The idea was at the heart of the revolution. Many considered the school a cradle for revolutionaries, others a factory of troublemakers. When you enter the Ayotzinapa School you can soon see why. The walls are adorned with pictures of Che Guevara or Mexico’s own Sub Comandante Marcos.
Camila, a young student who came from northern Mexico to show her support for the students, gave me the most sensible answer on why this event is different. “I can just say to the government and the cartels that they messed with the wrong people. We are students and we are not afraid of anyone”
In Mexico I have learned to trust no one. You never really know who is who. Rumours abound about what happened with the students. The official version is that the students were captured by the local police and then passed on to the Guerreros Unidos cartel, who later killed them and burned their bodies. The parents don’t believe the government account – but in Mexico anything is possible.

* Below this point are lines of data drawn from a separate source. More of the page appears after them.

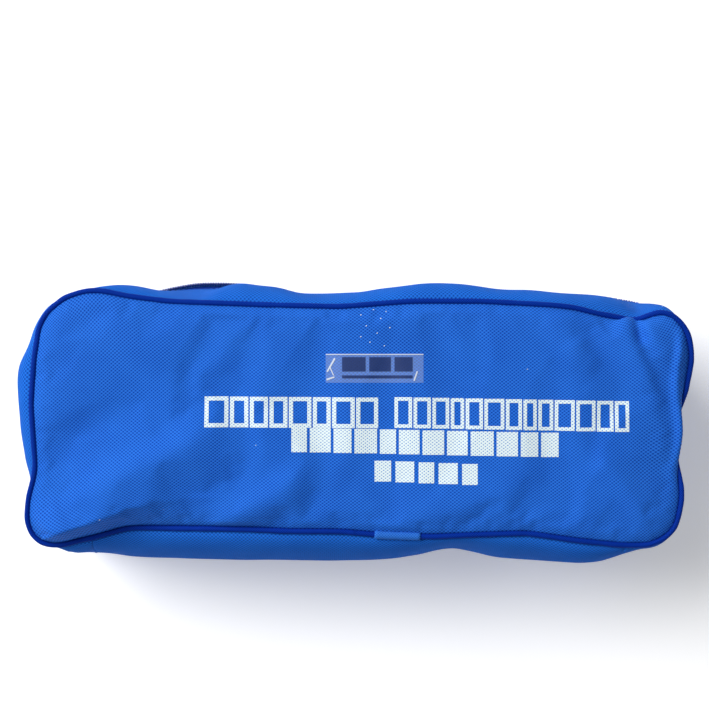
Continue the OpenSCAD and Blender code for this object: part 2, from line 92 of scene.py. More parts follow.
# The front piping, pulled out of line by what is packed: x, y, z.
RIM = [
    (-9, -59, 118), (13, -61, 118), (43, -62, 118), (63, -61, 118), (95, -60, 118), (122, -64, 118),
    (148, -67, 116), (161, -67, 115), (167, -65, 115), (174, -61, 115), (179, -53, 115),
    (181.5, -44, 115), (182, -35, 114), (180, -26, 112), (178, -12, 111), (180, 8, 112), (184, 18, 114),
    (187, 37, 117), (186, 46, 118), (183, 54, 118), (179, 59, 118), (174, 62, 117), (161, 60, 115),
    (154, 58, 113), (148, 60, 114), (135, 62, 117), (122, 65.5, 118), (108, 67, 119), (69, 69, 120),
    (30, 69, 120), (-9, 66, 120), (-50, 67, 119.5), (-104, 69, 119), (-128, 72, 119), (-141, 75, 118.5),
    (-151, 75, 118), (-160, 72, 118), (-168, 66, 118), (-174, 59, 118), (-177, 51, 118.5),
    (-179, 39, 119), (-181, 12, 118.5), (-179, -24, 116), (-181, -32, 114), (-184, -41, 112),
    (-185, -51, 110), (-184, -59, 108.5), (-179, -66, 107), (-171, -68, 106), (-160, -66, 106),
    (-149, -64, 106), (-139, -61, 106.5), (-128, -58, 107.5), (-101, -58, 111), (-63, -58, 116),
    (-36, -59, 117.5),
]
# How far the upper gusset bulges, seen from above: x, y.
BULGE = [
    (-171, -71), (-157, -75), (-134, -76), (-89, -77.4), (-32, -78), (2, -78), (25, -76.6), (36, -75),
    (47, -72.2), (57, -70.8), (70, -73.4), (82, -76), (104, -78.4), (127, -81.4), (138, -80), (150, -76),
    (161, -71), (160, 65), (149, 69.6), (138, 72), (126, 73), (104, 74.7), (81, 77), (58, 79.4),
    (36, 79.4), (25, 78.3), (13, 76.6), (2, 74.7), (-21, 73.6), (-32, 73.8), (-43, 76.4), (-54, 77.5),
    (-66, 78.9), (-75, 77.7), (-80, 75.4), (-86, 73.4), (-94, 73.6), (-105, 74.6), (-114, 76), (-122, 78),
    (-134, 78.7), (-145, 77.5), (-185, 46), (-189, 38), (-191, 33), (-192, 25), (-191.5, 14), (-190.5, 2),
    (-189, -9), (-188, -20), (-185, -29),
]
# How far out the lower gusset bulges from its hem.
LOWER_BULGE = [
    (-150, -80, 5), (-190, -40, 5), (-190, 40, 5), (-175, 76, 4), (-140, 80, 4), (-118, 80, 4.5),
    (-96, 80, 6.5), (-76, 80, 6.5), (-60, 80, 5.5), (-45, 80, 5), (-25, 80, 2.5), (5, 80, 2.5),
    (30, 80, 5), (70, 80, 4), (100, 80, 2.5), (125, 80, 1), (150, 80, -2), (170, 77, -4), (186, 65, -4),
    (190, 40, 2), (190, -40, 4), (150, -80, 5),
]
# How far the zip is drawn in at the mask end's far corner.
ZIP_DRAWN_IN = [
    (118, 80, 0), (149, 80, 2), (163, 79, 4.5), (181, 71, 5), (189, 58, 2.5), (190, 40, 0), (-190, 0, 0),
]
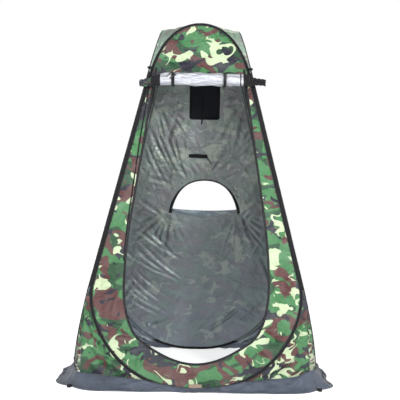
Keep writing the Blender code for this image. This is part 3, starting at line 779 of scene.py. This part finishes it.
def wall_folds(points, seed, height):
    """Tension folds from the foot's two corners and the shoulders, over broad soft unevenness."""
    rng = np.random.default_rng(seed)
    total = ripple(points, rng, height * 0.5, 0.28) + ripple(points, rng, height * 0.18, 0.07, 14)
    total += strewn(points, rng, 90, (0.07, 0.30), height * 0.55)
    for way in (-1, 1):
        half = points * (way, 1)
        total += fan(half, rng, (-0.60, 0.05), (12, 78), 9, (0.06, 0.62), height)
        total += fan(half, rng, (-0.29, 1.60), (-75, -20), 6, (0.04, 0.45), height * 0.7, 0.009)
        for _ in range(7):
            rng.random()  # drawn and left, so that the folds keep their places
            up = rng.uniform(0.25, 1.3)
            start = np.array((rng.uniform(0.01, 0.08) - hoop_side(up), up))
            way_out = heading(math.radians(rng.uniform(-60, 60)))
            end = start + way_out * rng.uniform(0.08, 0.30)
            total += crease(half, start, end, rng.uniform(0.005, 0.011), height * 0.8)
    return total


def front_folds(points):
    """The front wall: folds pulled from the doorway's lower corners and up its sides."""
    rng = np.random.default_rng(53)
    total = wall_folds(points, 5, 0.0080)
    for way in (-1, 1):
        half = points * (way, 1)
        total += fan(half, rng, (0.24, 0.24), (-75, 20), 8, (0.02, 0.34), 0.016, 0.009)
        total += fan(half, rng, (0.36, 0.50), (-70, 60), 7, (0.01, 0.22), 0.012, 0.008)
    return total


def back_folds(points):
    """The back wall: long slanting folds low on one side, and pulls round the window's feet."""
    rng = np.random.default_rng(31)
    total = wall_folds(points, 17, 0.0045)
    rows = (  # creases, first start, step, unevenness, reach left, reach up, its way, most width, heights
        (16, (0.53, 0.10), (-0.014, 0.050), 0.015, (0.16, 0.34), (0.13, 0.30), -1, 0.010, (0.004, 0.009)),
        (9, (0.08, 0.06), (-0.055, 0.018), 0.010, (0.20, 0.38), (0.18, 0.36), 1, 0.011, (0.004, 0.009)),
        (7, (0.40, 1.45), (-0.050, -0.020), 0, (0.08, 0.16), (0.22, 0.40), -1, 0.010, (0.003, 0.006)),
    )
    for count, first, step, uneven, left, up, way, wide, heights in rows:
        for i in range(count):
            start = first + np.array(step) * i
            start[1] += rng.uniform(-uneven, uneven) if uneven else 0
            end = start + (-rng.uniform(*left), way * rng.uniform(*up))
            total += crease(points, start, end, rng.uniform(0.006, wide), rng.uniform(*heights))
    for way, angles in ((-1, (-165, -60)), (1, (-120, -15))):
        foot = (WINDOW_CENTRE + way * WINDOW_HALF, SILL_V)
        total += fan(points, rng, foot, angles, 9, (0.012, 0.32), 0.005, 0.008)
    crown = (WINDOW_CENTRE, SILL_V + WINDOW_RISE)
    total += fan(points, rng, crown, (20, 160), 9, (0.05, 0.30), 0.0035, 0.007)
    flat_strap = in_region(points, -0.06, 0.08, 1.20, 1.26)
    total *= 1 - np.maximum(flat_strap, near_vent(points))
    below_sill = in_region(points, WINDOW_CENTRE - 0.21, WINDOW_CENTRE + 0.21, SILL_V - 0.20, SILL_V + 0.01)
    return np.where(total > 0, total * (1 - 0.85 * below_sill), total)


def add_walls():
    door = closed_over(door_line(DOOR_TOP), 0.010)
    window = closed_over(window_line(), 0.010)[::-1]
    holes = {"front": [door], "back": [window, vent_line(0)]}
    reliefs = {
        "front": front_folds,
        "right": partial(wall_folds, seed=7, height=0.0095),
        "left": partial(wall_folds, seed=11, height=0.0095),
        "back": back_folds,
    }
    outline = offset(hoop_line(), -0.0046)
    for index, side in enumerate(SIDES):
        flat, _, edge = cut = cut_cloth(outline, holes.get(side, []))
        fade = smoothstep(edge, 0.012, 0.060 if side != "front" else 0.045)
        n = 0.014 * np.tanh(reliefs[side](flat) * fade / 0.014)
        n += gathers(flat, edge, 0.0012) * (1 - near_vent(flat) * (side == "back"))
        item = wall_cloth(f"cloth_{side}", side, cut, n, (1.37 * index, 0.61 * index), [CAMO, INSIDE])
        ride(item, side, "camo_fabric", f"{side}_wall")


def line_sleeve(item, side):
    """The silver lining covers a sleeve's inner half, except along its foot."""
    item.data.materials.append(INSIDE)
    inward, rightward = turned(side, (0, 1, 0)), turned(side, (1, 0, 0))
    for face in item.data.polygons:
        foot = face.center.z < 0.06 and abs(rightward @ np.array(face.center)) < 0.33
        facing = np.array(face.normal) @ inward * RISE - face.normal.z * math.sin(LEAN)
        face.material_index = int(facing > 0.05 and not foot)


def add_sleeves():
    """Black tape sewn over each hoop, with a flat hem on the wall."""
    wrap = [p for p in ring(SLEEVE_RADIUS, 14) if p[0] > -0.0052]
    hem = [(-0.0050, 0.0016), (-0.0100, 0.0014), (-0.0100, -0.0014), (-0.0050, -0.0016)]
    section = [p for p in wrap if p[1] >= 0] + hem + [p for p in wrap if p[1] < 0]
    line = hoop_line(0.008)
    for index, side in enumerate(SIDES):
        pucker = 1 + 0.035 * np.random.default_rng(41 + index).standard_normal(len(line))
        item = sewn(f"sleeve_{side}", side, line, section, f"hoop_sleeve_{side}", closed=True, scale=pucker)
        line_sleeve(item, side)
        for place, lift in (("out", 0.0016), ("in", -0.0016)):
            stitches(f"sleeve_stitches_{side}_{place}", side, line, -0.0080, lift, True, 0.0065)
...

Then there is another theory that I heard in Guerrero.
“The real problem is that they stole the wrong bus,” a contact told me. The bus they stopped and stole was loaded with a drugs and money from the Guerreros Unidos cartel.
“They really thought the students were from a rival cartel. That is why the police fired at the bus and then handed over the students to the cartel hitmen”.
It makes sense. The narcos are not stupid. They know that killing students is not good for business. My contact also believed that the students are alive and that the traffickers took them up to the mountains to give them a lesson and to make them work in the drug plantations.
From weed to poppies
Until recently more than 60 per cent of the money going into the coffers of Mexico's cartels came from marijuana, but since America started legalising pot the price of grass from the mountains of Mexico has dropped from 100 dollars a kilo to just 25.
But still the Mexicans can no longer compete with America's stronger weed.
In Guerrero, as with most of Mexico's cartels, they are switching from marijuana to poppy, as their attempts to grow coca have so far been unprofitable. That's for one main reason: the alkaloid needed from coca leaf never matched the alkaloid obtained from Andean countries. Mexican soil doesn't suit coca to cocaine production as it does in Bolivia, Peru and Colombia.
Poppy is different. It has been grown for years and flourishes well. Mexico is now the second largest producer of heroin in the world.
The latex - or "goma", as they call it - comes out of the poppy bulb like milk. The farmers collect it and then they sell it on to the local boss.
"We used to have several buyers here, but now we only sell to one organisation. There was a big fight between them - and then the Guerreros Unidos cartel won.
"For us it is not better because now they set the price - and we cannot complain."
Those who complain are simply killed or disappeared.
Once the buyers gather enough opium latex, they hand it over to a drug laboratory in the mountains of Guerrero. There it is turned into heroin. In the past few years the Mexican cartels have flooded the American market with a cheap and a more deadly type of heroin: brown dust.
I remember last year a DEA officer in Chicago telling me how the Mexican cartels sent free loads of the "brown dust" to their distributors in Chicago.
"They wanted people to try it and get hooked. After that they started charging."
Since, the number of heroin overdoses in America has increased by nearly 50 per cent.
And unfortunately it coincides with a new policy in the United States restricting opioid painkillers - which derive from opium.
Unable to find black-market pills, addicts are being drawn to heroin on the black market, and especially to the cheap brown dust from Mexico.
Guerreros Unidos is among those cashing in. The cartel is today accused of the brutal murder of 43 students, and is one of the more than 13 criminal organisations that operate in Mexico.
Notice asks families of missing persons to bring a photo at a reunion at the church.
Outside a restaurant in Iguala, I chatted to two federal police. Ten thousand of them had been drafted into the state in recent weeks. Most Guerreros Unidos had temporarily melted into the hills, but would surely be back soon.
Sitting astride a huge motorbike with a gun on his hip, we talked about his last few years in uniform. Every few months he is posted somewhere new as violence flares.
Do you remember the time we broke that guy’s ribs in Juarez? Federal police officer
His men are not known for pulling punches: “Do you remember the time we broke that guy’s ribs in Juarez?” he chuckled to his partner. “Sorry, sorry,” he added with a grin. “Do you remember when that guy fell and broke his ribs?”
Violence in Mexico is endemic. From the cartels to the police, force is the most common method.
Driving through the spectacular mountains of Guerrero, it is easy to forget that it is a land where money and violence have infiltrated everything.
As we were leaving I asked our driver how many police he thought had remained free of corruption. He threw his head back and laughed: “Not a single one but to be honest, the students were hardly white doves themselves.”